Johnson was deeply affected by the fact that he became president as the result of John Kennedy’s murder in his home state. Johnson insisted that Jacqueline Kennedy be present when he was sworn in, to symbolically show that the Kennedys and Johnson were aligned.  Goodwin said Johnson “felt empty” when he took office and said, “I became president as a naked man.”  

He withdrew from the 1968 election “because he felt paralyzed,” haunted by dreams of being helpless while his cabinet divided up power in the next room. 

Johnson was able to push through the 1964 Civil Rights bill “because it drew on the deepest and best part of him,” said Goodwin. He saw the effects of racial prejudice when he taught Mexican children as a young man, and he shared his father’s populist feelings.  “It was what he cared about before he died,” said Goodwin, adding she hoped he would be most remembered for that legislation.  

Her first book was on Lyndon Johnson and her first best-seller.

Goodwin won the Pulitzer Prize for her biography of Eleanor and Franklin Roosevelt. After Franklin’s affair with Lucy Mercer, Eleanor was liberated to go beyond the marriage to find causes she believed in.  Eleanor fought for Franklin when he contracted polio, and as First Lady, became “his eyes and ears,” traveling through the country.

While Eleanor traveled, several people ended up moving in the White House for extended periods to keep Franklin company, including Harry Hopkins, one of the architects of the New Deal, “who came to dinner and never left.”  Winston Churchill stayed for months at a time, and once Franklin surprised Churchill just coming out of the bath.  Brushing off Franklin’s apology, Churchill replied, “The prime minister of England has nothing to hide from the president of the United States.”

After speaking about her curiosity about the characters who lived up on the second floor of the White House, Goodwin was invited to tour it by then First Lady Hillary Clinton. Godwin walked the floor, map in hand, figuring out who slept in which bedroom.

When asked how she chose her subjects, Goodwin said it had to be someone she could live with, since it took years to write each book. “I couldn’t wake up with Hitler,” she said.

Her most recent book is about Teddy Roosevelt and William Taft, who were great friends, until Roosevelt made the mistake of not running for reelection as president and persuading Taft to run. Taft “wanted to be a judge,” she said, not president. Roosevelt felt betrayed when Taft did not continue his legacy, leading to a rift that was only healed a few months before Teddy’s death.

Writing about Lincoln was “too scary” because there were so many books on him, until she realized that he spent more time with his cabinet than he did with his wife Mary.  

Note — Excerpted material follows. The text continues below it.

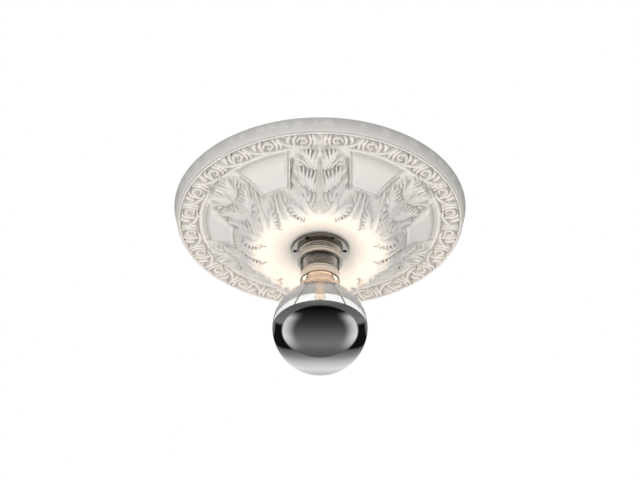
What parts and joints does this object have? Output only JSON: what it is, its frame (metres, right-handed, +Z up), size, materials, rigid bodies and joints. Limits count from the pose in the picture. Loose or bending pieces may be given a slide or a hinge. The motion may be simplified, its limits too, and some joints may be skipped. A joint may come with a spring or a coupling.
{
  "type": "plaster ceiling rose",
  "caption": "Round plaster ceiling rose with cast leaves, plaques and running scrolls, carrying a flanged metal lampholder and a half-mirrored globe bulb",
  "frame": {"origin": "the centre of the flat back of the rose, on the ceiling", "axes": "+Z points up into the ceiling and the bulb hangs along -Z; -Y points to the side nearest the viewer, on the axis of one big leaf; +X is to the viewer's right"},
  "size_m": [0.3, 0.3, 0.196],
  "materials": {
    "plaster": "matte",
    "polished_metal": "polished",
    "dark_screw": "satin",
    "porcelain": "gloss",
    "cap_metal": "satin",
    "bulb_glass": "polished"
  },
  "bodies": {
    "root": {"plaster_rose": "plaster", "holder_flange": "polished_metal", "flange_screw_1": "dark_screw", "flange_screw_2": "dark_screw", "flange_screw_3": "dark_screw", "flange_screw_4": "dark_screw", "flange_screw_5": "dark_screw", "flange_screw_6": "dark_screw", "holder_sleeve": "polished_metal", "shade_ring": "polished_metal", "holder_core": "porcelain", "bulb_cap": "cap_metal", "bulb_glass": "bulb_glass"}
  },
  "joints": []
}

Lincoln went into the war more concerned about preserving the union at first, she said. If the South could leave, then “the experiment of democracy would be a failure.”  But as the war continued, he realized that slavery must end, first out of military necessity, later out of conviction that it was the right thing to do.

She became friends with filmmaker Stephen Spielberg while working on the Lincoln book.  Even though Spielberg’s film “Lincoln” ended up drawing little from the book, she said the film got one essential element right: “It showed Lincoln’s political genius,” Goodwin said.

Lincoln’s humor and storytelling covered up “his deep melancholy,” she said.  He is the president she would most like to have dinner with, she said, and she would ask him to “tell me a story, because I want to hear you laugh.”